Some credit unions are on the cusp of receiving an estimated nearly $3 billion in distributions of membership capital, paid-in capital and liquidating dividends resulting from the liquidations of five failed corporate credit unions, outgoing NCUA Board Member J. Mark McWatters wrote Thursday.
“It is my hope that the agency will begin making distributions to the former members of the failed Corporates as soon as is prudently and legally possible and will continue the distributions until the funds are exhausted,” McWatters wrote. “Today, during the pandemic, the former corporate members would no doubt welcome any such distributions.”
In a column published on news site CUToday.info, McWatters congratulated intended nominee to the NCUA Board Kyle Hauptman, who will take McWatters’ seat on the board if he is confirmed by the Senate. McWatters has been serving in a holdover capacity since his term expired last summer.
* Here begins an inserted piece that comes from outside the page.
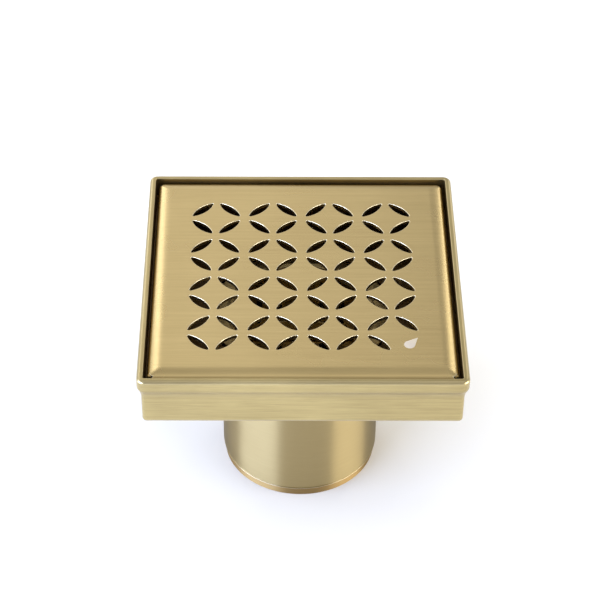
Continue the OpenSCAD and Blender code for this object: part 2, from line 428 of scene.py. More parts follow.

Later in the essay, McWatters stated he “was surprised to learn that some credit union leaders were not aware that the NCUA, hopefully, is nearing the point where it will begin remitting distributions to former members of the failed corporate credit unions – U.S. Central, WesCorp, Members United, Southwest, and Constitution.”
According to McWatters, the details of the payout were outlined in a year-end 2019 report on the NCUA website. The report was created in March and modified in May. The “Corporate Asset Management Estates Recoveries and Claims, as of 12/31/2019” report outlines the potential future distributions from the Asset Management Estates of the five failed Corporates.
It notes specifically that former members of the five failed corporates would receive payments. Those include:
- Projected repayments of membership capital: U.S. Central, $1.666 billion; Members United, $493 million; Southwest, $404 million, and Constitution, $36 million.
- Projected repayments of paid in capital: Members United, $79 million.
- Projected potential liquidating dividends: Members United, $16 million; and Southwest, $299 million.
The payouts total $2.99 billion.
“Corporate” credit unions serve as a form of “bankers’ banks” for credit unions. They have been used as a repository for excess funds held by credit unions, and as a source of liquidity. In the wake of the financial crisis more than 10 years ago, a number of the credit unions failed when investments they had made in residential mortgage backed securities (RBMS), among other things, collapsed along with the housing market.
McWatters was careful to note that the amounts were projected as of Dec. 31, 2019, and could change before any distributions are actually made. “In any event, these projected distributions will most likely exceed the distributions made from the merger of the Temporary Corporate Credit Union Stabilization Fund (TCCUSF) into the National Credit Union Share Insurance Fund (NCUSIF),” McWatters noted. Those distributions totaled nearly $736 million, beginning in July 2018.